The Forgotten Planet
by Murray Leinster
  

Review by
David H. Franson

originally as —
"The Mad Planet", Argosy, June 1920
"The Red Dust", Argosy, April 1921
"Nightmare Planet", Science Fiction Plus, June 1953

revised —
Gnome Press: Hicksville, New York; 1954
177 pages
  

Crown: New York; 1984
209 pages

February 2002

  

In The Forgotten Planet by Murray Leinster, surveyors have found a barren planet — like most in the galaxy. The human race needs to spread out because Earth is overcrowded, but humans can't live where there is no other life. So seed-ships were sent at long intervals to "pollute" barren planets with terrestrial life, starting with basic microorganisms. The nameless planet of this story had two such life-seeding visits, dropping off bacteria, fungi, plants, and bugs.

There was supposed to be a third visit to place animals, but when the galactic administration was moving its records, the punched card for this partially-seeded planet was lost. — So centuries later, when a space liner is shipwrecked here, the people stranded on the planet find a nightmare world with mastodon-sized spiders, and a lot of the other bugs and fungi also enlarged.

The stranded people had time to think of nothing but the giant, dangerous wildlife when they were facing these horrors — which they usually were. Otherwise they were hiding, finding food, or eating. Following generations were unable to maintain any level of civilization, even of the Stone Age.

Surviving continues to be hard. We follow Burl and his primitive tribe in their daily activities. Once people have food, they hide with it until it is all consumed. Their diet consists of overgrown fungus, and occasionally the legs of a luckless moth or butterfly that they catch just emerging from its cocoon:

The tiniest butterflies of Earth had increased their size here until their wings spread feet across, and some — like the emperor moths — stretched out purple wings which were yards in span. Burl himself would have been dwarfed beneath a great moth's wing.

But he wore a gaudy fabric made of one. The moths and giant butterflies were harmless to men. Burl's fellow tribesmen sometimes came upon a cocoon when it was just about to open, and if they dared they waited timorously beside it until the creature inside broke through its sleeping-shell and came out into the light.

Then, before it gathered energy from the air and before its wings swelled to strength and firmness, the tribesmen fell upon it. They tore the delicate wings from its body and the still-flaccid limbs from their places. And when it lay helpless before them they fled away to feast on its juicy, meat-filled limbs.
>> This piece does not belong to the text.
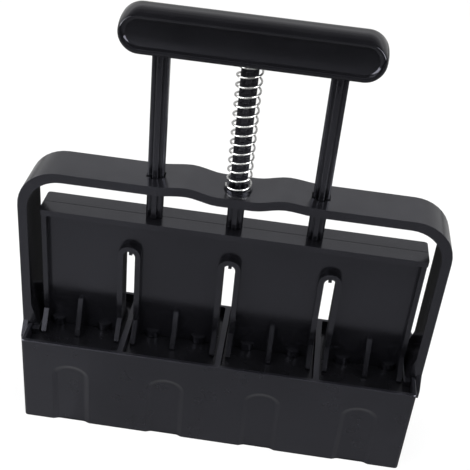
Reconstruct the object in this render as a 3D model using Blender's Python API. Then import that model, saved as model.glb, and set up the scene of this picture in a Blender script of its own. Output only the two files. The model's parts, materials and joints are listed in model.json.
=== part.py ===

They dared not linger, of course. ...
  

This book is very well written and you can really get a feel for how men can become furtive vermin in such conditions. And — since the novel is by Murray Leinster — how Burl rediscovers conscious thinking and planning, teaches his tribe not just to survive in their harsh environment but to master it, and break out of the primitive cycle to start building civilization afresh.

By using real, familiar creatures — many times magnified of course! — you can understand Burl and his tribe's actions better than if they faced totally strange monsters. Leinster in his "Author's Note" describes a garden spider, and adds,

That spider, very much magnified, is in this book with crickets and grasshoppers and divers beetles you may not know personally. But this is not an insect-book, but science-fiction. If the habits of the creatures in it are authentic, it is because they are much more dramatic and interesting than things one can invent.

The Forgotten Planet is one of the pioneer works of science fiction. The Crown edition also has a good introduction by George Zebrowski. I enjoyed this novel, and would recommend it for people who like science fiction adventure with giant bugs! And even those who hate bugs will get a certain amount of satisfaction in the end.